A legislative proposal to require municipalities to share some payments in lieu of taxes, or PILOTs, with schools would achieve a reform of tax abatements recommended nearly a decade ago.
The bill, sponsored by Sen. Troy Singleton, D-Burlington, was approved in the spring by the Community and Urban Affairs Committee that he chairs. It got some attention recently when the prospect of short-changing schools helped motivate successful opposition to renewing the tax abatement for Millville’s N.J. Motorsports Park.
The intent of tax abatements is to encourage business development that would otherwise not occur. While giving a new or relocating business a tax break reduces government revenue for a period, thereafter payments by the business at the regular tax rate could reduce the burden on residential taxpayers.

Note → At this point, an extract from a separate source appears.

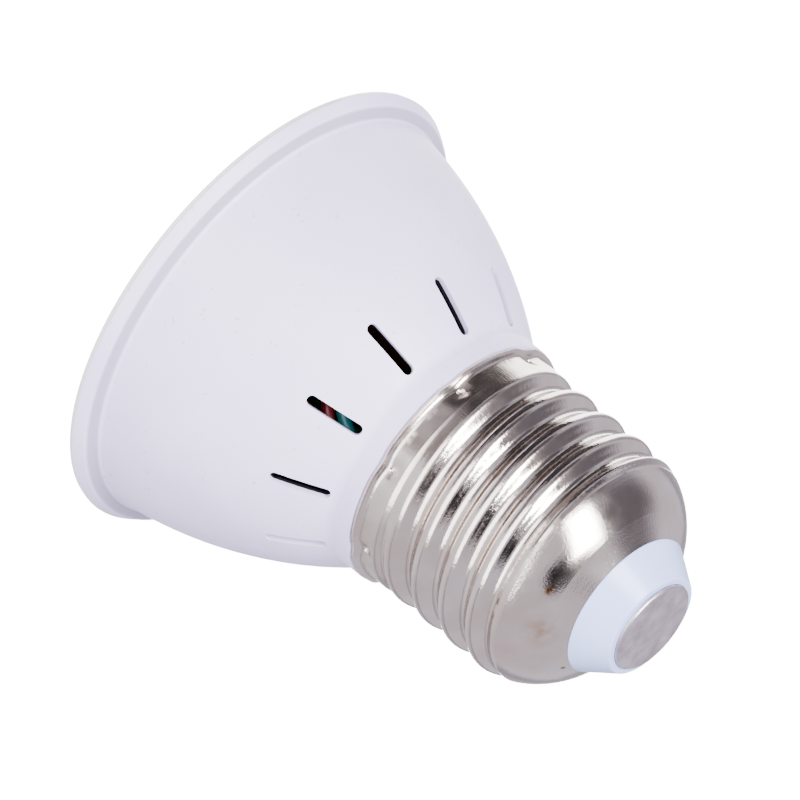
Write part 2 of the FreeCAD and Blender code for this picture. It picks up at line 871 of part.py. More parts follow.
def resistor_lead_heights(bottom, length):
    """Gives the heights at which a lying resistor's two leads enter the board."""
    return bottom - resistor_lead_length, bottom + length + resistor_lead_length


def resistor(diameter, length, side, bottom, face_side, gap):
    """Makes a lying resistor whose body swells over its two end caps."""
    radius = diameter / 2
    face = driver_face if face_side < 0 else driver_back
    level = face + face_side * (gap + radius + resistor_end_swell)
    cap = resistor_cap_length
    waist = resistor_end_swell
    top = bottom + length
    edges = run(
        Vector(0, 0, bottom),
        Vector(radius, 0, bottom),
        Vector(radius + waist, 0, bottom + waist),
        Vector(radius + waist, 0, bottom + cap),
        Vector(radius, 0, bottom + cap + 2 * waist),
        Vector(radius, 0, top - cap - 2 * waist),
        Vector(radius + waist, 0, top - cap),
        Vector(radius + waist, 0, top - waist),
        Vector(radius, 0, top),
        Vector(0, 0, top),
        Vector(0, 0, bottom),
    )
    body = turned(edges)
    body.translate(Vector(level, side, 0))
    low, high = resistor_lead_heights(bottom, length)
    leads = [bent_lead(level, side, bottom + lead_radius, -1, low, -face_side)]
    leads.append(bent_lead(level, side, top - lead_radius, 1, high, -face_side))
    return body.fuse(leads).removeSplitter()


def fuse_sleeve():
    """Makes the shrink sleeve over the fusible resistor."""
    inner = fuse_diameter / 2 + resistor_end_swell + sleeve_gap
    outer = inner + sleeve_wall
    level = driver_face - (part_stand_off + sleeve_wall + fuse_diameter / 2 + resistor_end_swell)
    low = fuse_bottom - sleeve_overhang / 4
    length = fuse_length + sleeve_overhang / 2
    place = Vector(level, fuse_side, low)
    return Part.makeCylinder(outer, length, place).cut(Part.makeCylinder(inner, length, place))


def wire_routes():
    """Gives the four wires' routes, each a list of points chosen by hand, and their bare ends."""
    bend = ledge_height + led_wire_rise
    wall_room = bowl_edges(cup_wall)[2](bend).x - led_wire_wall_gap
    ledge_room = pocket_radius - board_ledge_width - led_wire_ledge_gap
    reach = min(wall_room, ledge_room)
    side = reach * led_wire_side_share
    minus_place = -math.sqrt(reach ** 2 - side ** 2)
    plus_place = minus_place + led_wire_spacing
    neck_side = neck_radius - led_wire_neck_gap
    front_end = driver_face - lead_tail
    back_end = driver_back + lead_tail
    plus = [
        Vector(plus_place, -side, ledge_height),
        Vector(plus_place, -side, bend),
        Vector(2.9, -neck_side, collar_height - 6.1),
        Vector(5.2, -8.6, collar_height - 1.6),
        Vector(5.2, -5.4, driver_top - 12.0),
        Vector(front_end, -5.4, driver_top - 12.0),
    ]
    minus = [
        Vector(minus_place, -side, ledge_height),
        Vector(minus_place, -side, bend),
        Vector(1.2, -neck_side, collar_height - 5.5),
        Vector(3.2, -9.9, collar_height - 0.6),
        Vector(5.0, -7.6, driver_top - 9.0),
        Vector(front_end, -7.6, driver_top - 9.0),
    ]
    live = [
        Vector(front_end, 3.0, driver_top - 2.2),
        Vector(4.9, 3.0, driver_top - 2.2),
        Vector(4.6, 2.6, driver_top + 1.4),
        Vector(0.0, 0.0, driver_top + 3.2),
        Vector(0.0, 0.0, bulb_length - contact_thickness - shank_length + wire_end_rise),
    ]
    neutral = [
        Vector(back_end, -1.0, driver_top - 2.2),
        Vector(-2.4, -1.0, driver_top - 2.2),
        Vector(-3.4, -0.6, driver_top + 2.4),
        Vector(-8.6, 0.0, driver_top + 3.0),
        Vector(-groove_centre, 0.0, driver_top + 1.2),
        Vector(-groove_centre, 0.0, driver_top - 4.5),
    ]
    return {
        "led_positive_wire": (plus, strip_length, board_strip_length),
        "led_negative_wire": (minus, strip_length, board_strip_length),
        "live_wire": (live, board_strip_length, contact_strip_length),
        "neutral_wire": (neutral, board_strip_length, groove_strip_length),
    }


def driver_holes():
    """Lists each lead that goes through the driver board: side, height, radius and soldered face."""
    holes = []
    for height in film_lead_heights():
        holes.append((0.0, height, lead_radius, 1))
    for side in drum_lead_sides():
        holes.append((side, drum_lead_height(), lead_radius, -1))
    for side, bottom, length, face in (
        (fuse_side, fuse_bottom, fuse_length, 1),
        (bleeder_side, bleeder_bottom, bleeder_length, 1),
        (discharger_side, discharger_bottom, bleeder_length, -1),
    ):
        for height in resistor_lead_heights(bottom, length):
            holes.append((side, height, lead_radius, face))
    for name, route in wire_routes().items():
        points = route[0]
        entry = points[0] if name in ("live_wire", "neutral_wire") else points[-1]
        face = 1 if entry.x > driver_offset else -1
        holes.append((entry.y, entry.z, strand_radius, face))
    return holes


def driver_board():
    """Makes the upright driver board with a hole for each lead."""
    board = Part.makeBox(driver_thickness, driver_width, driver_top - driver_bottom,
                         Vector(driver_face, -driver_width / 2, driver_bottom))
    drills = []
    for side, height, radius, face in driver_holes():
        drills.append(Part.makeCylinder(radius + driver_hole_gap, driver_thickness,
                                        Vector(driver_face, side, height), Vector(1, 0, 0)))
    return board.cut(drills)


def solder_cone(radius, place, heading):
    """Makes a solder fillet around a lead."""
    cone = Part.makeCone(joint_base_radius, joint_tip_radius, joint_height, place, heading)
    return cone.cut(Part.makeCylinder(radius + joint_gap, joint_height, place, heading))


def driver_board_joints():
    """Makes the solder joints on both faces of the driver board."""
    joints = []
    for side, height, radius, face in driver_holes():
        start = driver_back if face > 0 else driver_face
        joints.append(solder_cone(radius, Vector(start, side, height), Vector(face, 0, 0)))
    return Part.makeCompound(joints)


def led_board_joints():
    """Makes the two solder joints on the LED board's back."""
    joints = []
    for name in ("led_positive_wire", "led_negative_wire"):
        joints.append(solder_cone(strand_radius, wire_routes()[name][0][0], AXIS))
    return Part.makeCompound(joints)


def build():
    """Builds every piece and writes one file for each."""
    red_leds, blue_leds = led_groups()
    pieces = {
        "lamp_cup": lamp_cup(),
        "screw_cap_shell": screw_cap_shell(),
        "cap_insulator": cap_insulator(),
        "centre_contact": centre_contact(),
        "front_cover": front_cover(),
        "led_board": led_board(),
        "red_leds": red_leds,
        "blue_leds": blue_leds,
        "driver_board": driver_board(),
        "film_capacitor": film_capacitor(),
        "smoothing_capacitor": smoothing_capacitor(),
        "bridge_rectifier": bridge_rectifier(),
        "fuse_resistor": resistor(fuse_diameter, fuse_length, fuse_side, fuse_bottom, -1,
                                  part_stand_off + sleeve_wall),
        "fuse_sleeve": fuse_sleeve(),
        "bleed_resistor": resistor(bleeder_diameter, bleeder_length, bleeder_side, bleeder_bottom, -1,
                                   part_stand_off),
        "discharge_resistor": resistor(bleeder_diameter, bleeder_length, discharger_side,
                                       discharger_bottom, 1, part_stand_off),
        "driver_board_joints": driver_board_joints(),
        "led_board_joints": led_board_joints(),
    }
    for name, (points, bare_start, bare_end) in wire_routes().items():
        pieces[name] = stripped_wire(points, bare_start, bare_end)
    os.makedirs("parts", exist_ok=True)
    for name, shape in pieces.items():
        shape.exportStep("parts/" + name + ".step")


build()
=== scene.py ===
"""Looks of a small cup-shaped LED grow light bulb with a screw cap.

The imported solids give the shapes. This script gives each of them its material and adds the
pieces that are too fine for them: the LEDs' resin windows, chips and solder fillets, and the
board's copper tracks.
"""

import logging
import math
from collections.abc import Sequence
from dataclasses import dataclass
from enum import Enum
from typing import ClassVar

import bmesh
import bpy
from mathutils import Matrix, Vector

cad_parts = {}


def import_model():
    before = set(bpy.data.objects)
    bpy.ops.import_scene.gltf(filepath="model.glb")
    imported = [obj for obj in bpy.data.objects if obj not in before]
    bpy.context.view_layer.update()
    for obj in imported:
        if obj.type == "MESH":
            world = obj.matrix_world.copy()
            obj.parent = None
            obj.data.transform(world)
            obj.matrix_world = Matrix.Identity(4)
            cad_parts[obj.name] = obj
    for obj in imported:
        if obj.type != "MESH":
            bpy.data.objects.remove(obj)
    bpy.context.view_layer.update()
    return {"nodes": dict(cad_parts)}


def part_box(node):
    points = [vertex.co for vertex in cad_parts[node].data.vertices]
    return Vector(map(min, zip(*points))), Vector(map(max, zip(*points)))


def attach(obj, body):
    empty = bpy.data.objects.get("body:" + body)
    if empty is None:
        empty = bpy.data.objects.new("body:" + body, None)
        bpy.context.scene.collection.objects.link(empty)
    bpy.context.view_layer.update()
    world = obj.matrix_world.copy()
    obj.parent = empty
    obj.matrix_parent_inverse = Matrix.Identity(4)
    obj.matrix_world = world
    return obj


LOG = logging.getLogger("bulb")
MM = 0.001
SAME_POINT = 1e-7
# The mix node's two colour inputs and its colour output.
MIX_COLOURS = (6, 7, 2)
Colour = tuple[float, float, float, float]
Point = tuple[float, float, float]


def linear(code: str) -> Colour:
    """Turns an sRGB hex colour into linear values.

    Args:
        code: Six hex digits after a hash.

    Returns:
        Red, green, blue and an alpha of one.
    """
    channels = [int(code[i : i + 2], 16) / 255 for i in (1, 3, 5)]
    red, green, blue = (c / 12.92 if c <= 0.04045 else ((c + 0.055) / 1.055) ** 2.4 for c in channels)
    return (red, green, blue, 1.0)


def per_metre(size_mm: float) -> float:
    """Turns the size of one feature in millimetres into a texture scale."""
    return 1.0 / (size_mm * MM)


def heading(azimuth: float, elevation: float) -> Vector:
    """Turns an azimuth from the X axis and an elevation, in degrees, into a direction."""
    a, e = math.radians(azimuth), math.radians(elevation)
    return Vector((math.cos(a) * math.cos(e), math.sin(a) * math.cos(e), math.sin(e)))


class Graph:
    """A node tree that is filled step by step."""

    def __init__(self, tree: bpy.types.NodeTree) -> None:
        """Starts on a tree."""
        self.tree = tree

    def add(
        self, kind: str, inputs: dict[str | int, object], out: str | int = 0, **settings: object
    ) -> bpy.types.NodeSocket:
        """Adds a node with its settings and links.

        Args:
            kind: The node's type.
            inputs: Socket names or numbers, each with a value or with an output to link.
            out: The name or number of the output that is wanted.
            settings: The node's own attributes.

        Returns:
            The wanted output.
        """
        node = self.tree.nodes.new(kind)
        for key, value in settings.items():
            setattr(node, key, value)
        for key, value in inputs.items():
            if isinstance(value, bpy.types.NodeSocket):
                self.tree.links.new(value, node.inputs[key])
            else:
                node.inputs[key].default_value = value
        return node.outputs[out]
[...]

Municipalities are free to share such payments and they sometimes do. Atlantic City’s PILOT agreement, part of the state plan to restore its finances, this year gave its school district $45 million of the $152 million PILOT funds from casinos.
But municipalities don’t have to share and in many cases they don’t. That can increase school and county tax rates even as it reduces the municipal rate.
Under a typical five-year tax abatement plan to encourage development, a business pays no tax the first year and 20% of the regular rate the second year, increasing another 20 percentage points a year until the full rate is paid in the sixth year.
Nearly all of this money goes to the municipality, so schools do without the portion of local property taxes they would otherwise get. And since school taxes typically dwarf the municipal government tax, towns often wind up with a revenue windfall by getting to keep nearly all the PILOT in the years the business pays 60% or 80%. Unless a municipality uses all of that extra money to reduce the municipal rate, increases a PILOT requires in the school and county tax rates will cost taxpayers more.
A report by N.J. Comptroller Matthew Boxer in 2010 said this municipal windfall from tax abatements is an incentive for local governments to give them out, even if they may not be needed to attract the development.
The report said payments in lieu of taxes should be divided between the municipality, schools and county. It also recommended that schools and county government, as well as the public, be given a bigger voice in the process of granting property-tax abatements. Current law says municipalities get 95% of PILOT revenue and counties 5%.
Singleton’s legislation would make such programs fairer and more transparent. In addition to sharing the payments with schools, it also would require municipalities to provide copies of tax abatement applications to county and school officials.
A consistent, statewide sharing of PILOT payments also would level the playing field between municipalities competing to attract business development. This could help reduce the need for and size of tax abatements, saving taxpayers more money.